A final thought would be to think about the host’s reputation. Are they conducting themselves in a way that is representative of your brand values? You’re handing your most valuable asset (your brand) over to a stranger so make sure they’re going to give it back better than when they found it. Terrible analogy. Sorry, it’s December.
We landed on The High Performance Podcast. The hosts had a great reputation in the industry, the audience skewed male and we felt that Yonder’s travel benefits would be a nice fit for an audience of people who saw themselves as aspirational and with a keen eye for good value.
Step 4: Negotiate a deal
I’m not going to pretend to be some negotiating legend. Go download a Masterclass or something if you need help here. I find it’s best to just be transparent about what you want. I was upfront with Acast throughout the process on what I wanted to achieve and I was direct when their proposal was or wasn’t close to what we needed.
I made it clear that if we could make this a huge success, we’d be coming back for more. Acast were fantastic and included a bunch of free advertising in our proposal which ultimately just reduced the risk for me so made it easier for us to get it over the line. Ask for that, they all do it. Sorry, Acast.
In the end we landed on around £20k for the Host Read and another £20k for the Network Ad Read. With VAT it landed just shy of £50,000.
Step 5: Work out your media plan
I’d encourage you to work with a particular podcast for at least 4-weeks before deciding if it’s working or not. Like a lot of brand activity, you won’t see immediate uplift in traffic or growth (depending on your product and offer, I guess) but you should start to see a measurable lift at the end of that period.
With that in mind, I’d do a 4-week buy and spread it out over 8-10 weeks. So you do one week on, then 1-2 weeks off. You’ll be able to extend your brand presence for a longer period of time.
We had both the Host Read and Network Ad Read running at the same time, so within those live weeks you’d hear about Yonder across the Acast network. You could however split them out so you had a Host Read running in week 1, then your Network Ad Read in week 2 etc. so feel free to explore what works for you.
Step 6: Come up with your creative
The beauty of these kind of advertising packages is that you don’t need to produce your own audio ads. If you’re working with Spotify or other publishers then you’ll typically need to record your own ads which is annoying and if you’re anything like me probably quite useless at it.
So that’s why we left it to the hosts because it’s literally their job to do this well.
Before I get into this more, I’m reflecting this with just a hunch. We haven’t yet been able to A/B test our approach here so this is mostly just common sense and not the result of a load of different testing. So don’t shoot me if it doesn’t work.
Our brief focused on a couple things:
Comparing Yonder to Amex: position ourselves as a viable alternative to American Express by highlighting all the ways you can use Yonder points.
Build trust and confidence: we’re a new brand in an established market so I really wanted to address concerns over our legitimacy. We manage people’s financial lives so showing that we’re regulated, trusted and loved by our customers was really important.

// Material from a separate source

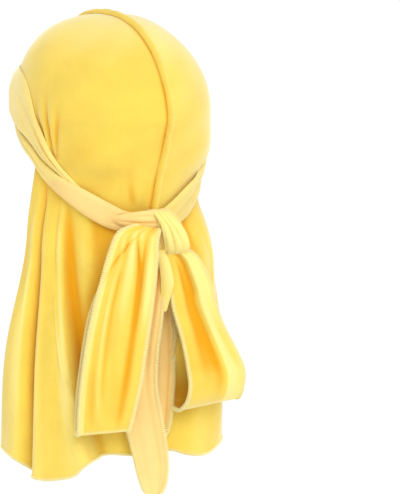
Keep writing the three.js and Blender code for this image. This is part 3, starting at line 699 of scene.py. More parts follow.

Step 7: Set up your measurement stack
Measuring podcast performance is surprisingly more technical and effective than you might expect. But like most digital marketing nowadays, there is no one solution to give you all the insights you need on your podcast spend so your measurement stack should be made up of multiple datapoints. Here’s what we set up:
Podscribe
Podscribe is the Meta Ads Manager of podcasts, if you were to make some sort of comparison. The difference is that it’s not owned by any of the podcast networks. Similarly to Meta you can actually see how other brands are advertising, the ads they’re running and all the podcasts they’re advertising on. So even if you don’t use Podscribe for tracking your own spend, you should use it to do competitor research to see where your top competitors are showing.
Podscribe works by installing a pixel on your website and also within the podcasts you’re working with. When you listen to a podcast, it pings the publisher that sends a specific ad to your phone to play during the specific ad slot and it comes with a pixel. So while it’s not 100% accurate, you can actually track who listens to your ad and then who goes to your website. Genius. Here’s how to set it up:
Create an account, then create a pixel: Install it in Tag Manager or on your website directly. Do this twice, once for page views and once for whatever conversion event you want to track.

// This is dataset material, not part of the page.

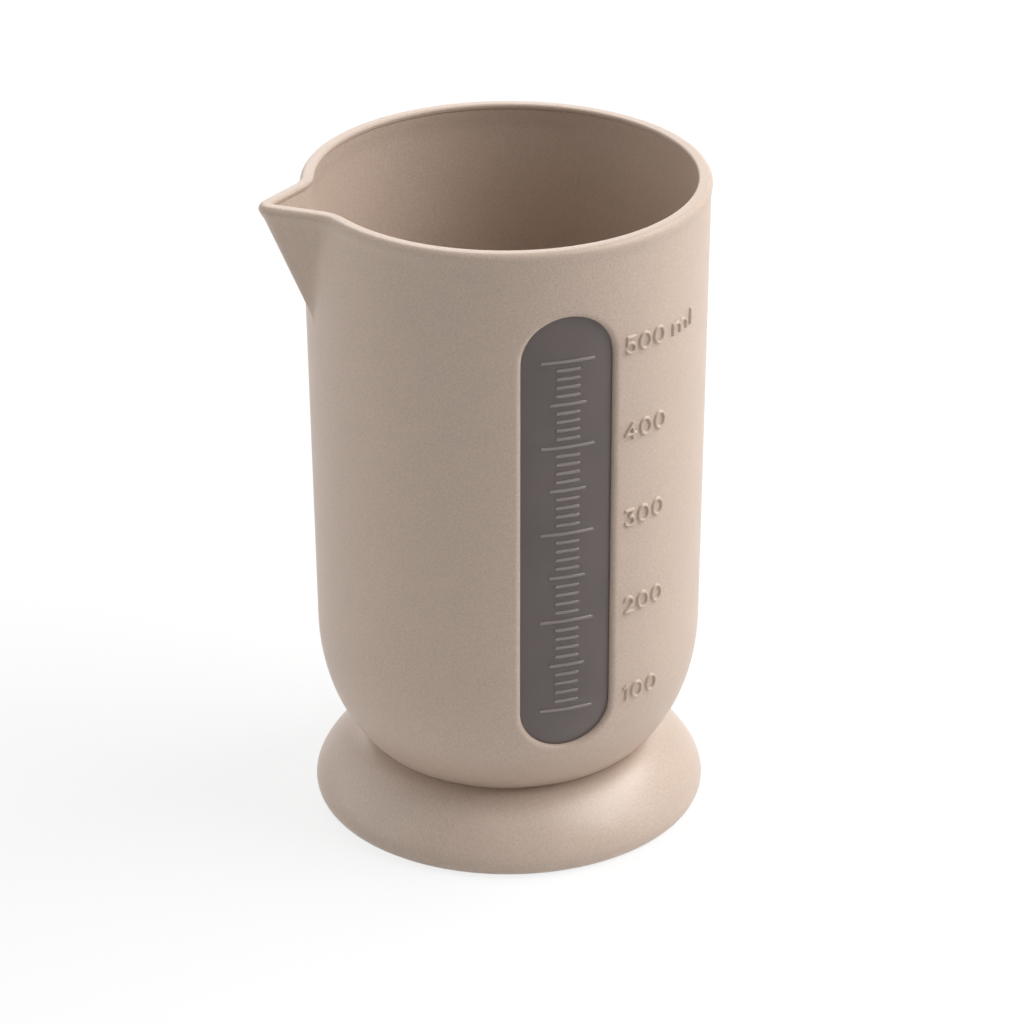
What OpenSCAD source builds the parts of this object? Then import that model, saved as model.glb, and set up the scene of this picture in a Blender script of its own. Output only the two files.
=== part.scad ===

Download your Pixel and send it to your publisher. They’ll install it on their side.
How Did You Hear About Us
If you don’t already, then you should consider adding a question in your sign-up flow to ask customers how they first heard about you. If you make it open ended, customers can write in how they heard about you (if they remember).
We do two questions that effectively act as medium and source. So if they click ‘Podcast’ we’ll then ask them ‘Which one?’ so we can get both medium and source.
Again, it’s not perfectly accurate but it’s another data point for you to consider with everything else.
Tracking link with UTMs
We use a landing page in our ads that unfurl into a longer link with UTMs. So for the High Performance Podcast we used yonder.com/hpp which is a shortlink for:
https://www.yonder.com/affiliate/high-performance-podcast?utm_source=high-performance-podcast&utm_medium=podcast&utm_campaign=hpp1124
I wouldn’t expect to see much direct traffic to this page but if you take a balance approach to measurement then you can weight direct traffic to this page alongside all the other data points you have.
Brand awareness attribution
We use a tool called Tracksuit for our always-on brand tracking. Part of these monthly surveys is a question that asks “Where have you heard about this brand before?” with several options including ‘podcasts’.
We’ve only just started working with them so we don’t yet have our first data set back but with a £50,000 spend over 3 months, we will expect to see podcasts form a pretty significant part of our overall channel awareness.